Exercise for Your Arthritis

Help for Arthritis Sufferers

50% adults will develop arthritic knees in their lifetime. That’s a huge number of arthritis sufferers. With that large number comes an equally large number of remedies and therapies in the marketplace.

No one therapy will be effective for everyone though, so don’t be discouraged if you can’t find a winning combination right away. It may take some time.

There are 2 main options arthritis sufferers can try.

Change Your Lifestyle for Arthritis

  • Too much weight can cause added pressure on knees. Losing only 10 pounds can remove 40 pounds of pressure on your knees.
  • Aerobic activity keeps these joints flexible, while strength training can strengthen the supporting muscles.
  • Supportive devices like canes, crutches, or walkers can help take weight off painful hips. Splints and braces can restrict movement, which helps limit your pain.
  • Adjust your positioning frequently. Try not to stay in one position for an extended period. Periodically tilt your neck from side to side, change the position of your hands, and bend and stretch your legs.
  • Hot and cold treatments can relax muscles and reduce pain and swelling.

Manage Arthritis Pain with Medication

  • Over-the-counter painkillers like Tylenol can be used when other methods don’t provide enough relief.
  • Nonsteroidal anti-inflammatory drugs (NSAIDS) like Ibuprofen, Motrin, or Aleve are the next step in pain relief.
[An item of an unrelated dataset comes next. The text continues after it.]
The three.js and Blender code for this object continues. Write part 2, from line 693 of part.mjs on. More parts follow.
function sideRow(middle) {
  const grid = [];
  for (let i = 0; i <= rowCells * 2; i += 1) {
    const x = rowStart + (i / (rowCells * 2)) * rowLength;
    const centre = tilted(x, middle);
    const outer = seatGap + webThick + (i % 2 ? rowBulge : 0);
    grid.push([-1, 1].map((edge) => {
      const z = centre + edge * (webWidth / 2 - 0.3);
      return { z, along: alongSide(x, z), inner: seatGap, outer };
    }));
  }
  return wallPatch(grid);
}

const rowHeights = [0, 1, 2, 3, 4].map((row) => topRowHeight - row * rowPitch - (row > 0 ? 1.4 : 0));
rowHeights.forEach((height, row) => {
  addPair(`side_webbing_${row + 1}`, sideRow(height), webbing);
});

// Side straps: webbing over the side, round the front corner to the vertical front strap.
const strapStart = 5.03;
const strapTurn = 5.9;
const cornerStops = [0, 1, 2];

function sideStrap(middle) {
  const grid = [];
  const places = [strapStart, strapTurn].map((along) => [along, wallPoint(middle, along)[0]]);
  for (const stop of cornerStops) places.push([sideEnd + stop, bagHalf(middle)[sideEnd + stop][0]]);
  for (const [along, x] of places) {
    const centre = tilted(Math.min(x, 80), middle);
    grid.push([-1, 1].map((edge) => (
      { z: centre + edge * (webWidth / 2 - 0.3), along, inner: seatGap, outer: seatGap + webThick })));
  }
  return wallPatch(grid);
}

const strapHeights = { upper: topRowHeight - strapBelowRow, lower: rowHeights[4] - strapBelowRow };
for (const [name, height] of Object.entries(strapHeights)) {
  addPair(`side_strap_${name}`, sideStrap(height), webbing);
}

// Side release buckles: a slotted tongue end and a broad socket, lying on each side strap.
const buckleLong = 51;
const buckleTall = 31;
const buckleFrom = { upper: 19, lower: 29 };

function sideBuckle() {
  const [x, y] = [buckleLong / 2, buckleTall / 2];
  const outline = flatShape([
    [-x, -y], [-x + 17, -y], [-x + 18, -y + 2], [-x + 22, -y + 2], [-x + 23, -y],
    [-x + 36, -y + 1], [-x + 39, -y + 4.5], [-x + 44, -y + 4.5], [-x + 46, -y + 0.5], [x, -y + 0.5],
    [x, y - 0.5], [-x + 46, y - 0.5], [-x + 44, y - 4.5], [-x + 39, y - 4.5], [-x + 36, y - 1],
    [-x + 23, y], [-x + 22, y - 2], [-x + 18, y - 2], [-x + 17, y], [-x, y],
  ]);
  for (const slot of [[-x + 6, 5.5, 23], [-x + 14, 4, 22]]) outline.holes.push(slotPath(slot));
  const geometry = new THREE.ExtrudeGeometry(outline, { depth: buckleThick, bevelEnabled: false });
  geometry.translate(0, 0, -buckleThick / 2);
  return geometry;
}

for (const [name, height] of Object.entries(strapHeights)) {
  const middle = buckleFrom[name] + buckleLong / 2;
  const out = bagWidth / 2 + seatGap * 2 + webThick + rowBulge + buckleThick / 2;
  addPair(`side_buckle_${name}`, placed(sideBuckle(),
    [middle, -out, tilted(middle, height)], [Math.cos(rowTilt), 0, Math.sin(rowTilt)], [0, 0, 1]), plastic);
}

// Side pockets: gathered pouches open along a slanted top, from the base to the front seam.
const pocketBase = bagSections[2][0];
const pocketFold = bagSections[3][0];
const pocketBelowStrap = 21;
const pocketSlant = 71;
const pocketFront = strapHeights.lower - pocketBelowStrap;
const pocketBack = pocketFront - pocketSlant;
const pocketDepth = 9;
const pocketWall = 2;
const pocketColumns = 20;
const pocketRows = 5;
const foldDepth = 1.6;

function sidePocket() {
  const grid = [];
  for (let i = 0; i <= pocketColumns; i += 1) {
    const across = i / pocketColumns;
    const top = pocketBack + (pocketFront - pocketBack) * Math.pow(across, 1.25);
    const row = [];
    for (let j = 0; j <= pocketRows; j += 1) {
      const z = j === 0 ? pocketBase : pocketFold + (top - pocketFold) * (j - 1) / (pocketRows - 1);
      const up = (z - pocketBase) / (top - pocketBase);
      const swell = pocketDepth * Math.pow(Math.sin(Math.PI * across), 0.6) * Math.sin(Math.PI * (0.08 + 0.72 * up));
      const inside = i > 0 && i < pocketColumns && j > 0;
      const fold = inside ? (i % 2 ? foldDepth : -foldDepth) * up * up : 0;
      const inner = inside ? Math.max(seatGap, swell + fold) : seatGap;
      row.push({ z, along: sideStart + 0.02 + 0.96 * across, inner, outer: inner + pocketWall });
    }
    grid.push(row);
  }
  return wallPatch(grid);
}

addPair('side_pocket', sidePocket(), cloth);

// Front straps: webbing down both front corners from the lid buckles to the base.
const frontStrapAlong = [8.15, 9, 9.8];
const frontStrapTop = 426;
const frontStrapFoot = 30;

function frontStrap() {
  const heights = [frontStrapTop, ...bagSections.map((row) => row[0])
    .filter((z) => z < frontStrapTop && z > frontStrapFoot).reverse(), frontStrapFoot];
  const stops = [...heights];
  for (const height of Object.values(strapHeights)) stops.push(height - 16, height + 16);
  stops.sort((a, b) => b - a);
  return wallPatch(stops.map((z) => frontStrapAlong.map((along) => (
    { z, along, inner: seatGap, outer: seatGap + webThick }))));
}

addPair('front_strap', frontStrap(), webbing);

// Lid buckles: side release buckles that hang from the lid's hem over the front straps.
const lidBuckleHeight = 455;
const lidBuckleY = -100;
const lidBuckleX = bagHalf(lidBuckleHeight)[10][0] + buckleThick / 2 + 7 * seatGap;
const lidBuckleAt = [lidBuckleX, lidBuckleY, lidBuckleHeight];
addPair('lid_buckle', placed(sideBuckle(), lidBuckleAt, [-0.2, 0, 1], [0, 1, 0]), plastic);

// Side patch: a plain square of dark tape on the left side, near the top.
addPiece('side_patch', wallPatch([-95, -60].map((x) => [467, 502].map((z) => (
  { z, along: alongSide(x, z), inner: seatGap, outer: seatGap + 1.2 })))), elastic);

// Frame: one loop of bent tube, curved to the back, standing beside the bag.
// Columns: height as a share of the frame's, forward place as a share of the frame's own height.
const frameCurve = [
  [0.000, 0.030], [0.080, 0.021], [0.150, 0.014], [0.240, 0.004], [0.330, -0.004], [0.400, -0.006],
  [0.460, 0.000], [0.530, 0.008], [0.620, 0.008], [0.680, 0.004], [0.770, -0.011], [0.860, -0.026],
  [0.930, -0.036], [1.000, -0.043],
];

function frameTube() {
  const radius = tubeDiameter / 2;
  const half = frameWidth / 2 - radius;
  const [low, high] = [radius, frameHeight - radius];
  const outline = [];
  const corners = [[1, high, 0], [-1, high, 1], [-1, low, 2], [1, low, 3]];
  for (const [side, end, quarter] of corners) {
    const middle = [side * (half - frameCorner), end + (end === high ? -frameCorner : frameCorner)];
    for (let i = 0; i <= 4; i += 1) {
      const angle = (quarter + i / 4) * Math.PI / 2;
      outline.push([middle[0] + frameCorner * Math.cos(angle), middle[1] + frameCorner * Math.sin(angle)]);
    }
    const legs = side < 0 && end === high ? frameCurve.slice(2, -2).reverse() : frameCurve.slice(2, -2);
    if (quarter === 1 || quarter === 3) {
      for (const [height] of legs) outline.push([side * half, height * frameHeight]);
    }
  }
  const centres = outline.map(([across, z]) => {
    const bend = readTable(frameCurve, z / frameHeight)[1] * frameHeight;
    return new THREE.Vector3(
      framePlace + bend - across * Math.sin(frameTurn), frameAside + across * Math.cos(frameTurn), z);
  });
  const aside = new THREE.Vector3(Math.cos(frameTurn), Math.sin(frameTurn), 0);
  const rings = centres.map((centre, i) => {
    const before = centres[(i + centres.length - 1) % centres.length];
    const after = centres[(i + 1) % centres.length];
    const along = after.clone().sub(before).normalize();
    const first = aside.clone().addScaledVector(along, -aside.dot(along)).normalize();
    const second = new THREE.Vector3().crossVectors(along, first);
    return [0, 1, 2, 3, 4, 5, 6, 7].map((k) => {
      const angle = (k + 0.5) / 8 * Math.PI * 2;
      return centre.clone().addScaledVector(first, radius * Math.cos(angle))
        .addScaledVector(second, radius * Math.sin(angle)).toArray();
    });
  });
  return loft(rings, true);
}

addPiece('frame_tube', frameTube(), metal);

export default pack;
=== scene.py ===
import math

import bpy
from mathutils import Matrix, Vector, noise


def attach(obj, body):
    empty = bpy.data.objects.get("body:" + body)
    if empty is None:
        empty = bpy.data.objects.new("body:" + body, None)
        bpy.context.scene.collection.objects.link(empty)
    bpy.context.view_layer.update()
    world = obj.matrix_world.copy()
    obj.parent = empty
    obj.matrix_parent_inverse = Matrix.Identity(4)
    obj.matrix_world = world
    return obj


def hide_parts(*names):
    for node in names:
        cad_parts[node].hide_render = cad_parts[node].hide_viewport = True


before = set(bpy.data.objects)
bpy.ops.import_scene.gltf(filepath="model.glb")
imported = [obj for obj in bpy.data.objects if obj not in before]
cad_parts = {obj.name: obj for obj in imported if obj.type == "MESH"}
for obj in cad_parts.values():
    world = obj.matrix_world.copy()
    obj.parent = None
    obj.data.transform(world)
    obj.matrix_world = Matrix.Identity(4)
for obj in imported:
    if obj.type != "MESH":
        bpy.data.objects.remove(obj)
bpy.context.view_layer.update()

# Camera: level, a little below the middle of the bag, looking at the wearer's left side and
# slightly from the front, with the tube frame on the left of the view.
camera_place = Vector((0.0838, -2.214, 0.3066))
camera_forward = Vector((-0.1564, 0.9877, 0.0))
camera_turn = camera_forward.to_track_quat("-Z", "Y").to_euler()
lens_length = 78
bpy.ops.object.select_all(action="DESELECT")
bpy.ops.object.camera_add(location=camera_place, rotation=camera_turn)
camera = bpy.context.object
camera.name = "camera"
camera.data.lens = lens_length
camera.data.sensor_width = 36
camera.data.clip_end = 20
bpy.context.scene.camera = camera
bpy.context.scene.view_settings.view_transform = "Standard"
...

These medications offer a pain reliever with an anti-inflammatory built in.
  • Topical treatments like creams and gels may help joint pain close to the surface of the skin, like fingers and toes.
  • Injections of steroids or cortisone by a doctor are an effective way to relieve moderate to severe swelling in the knees and hips.
  • Opioid painkillers are strong, but can be addictive.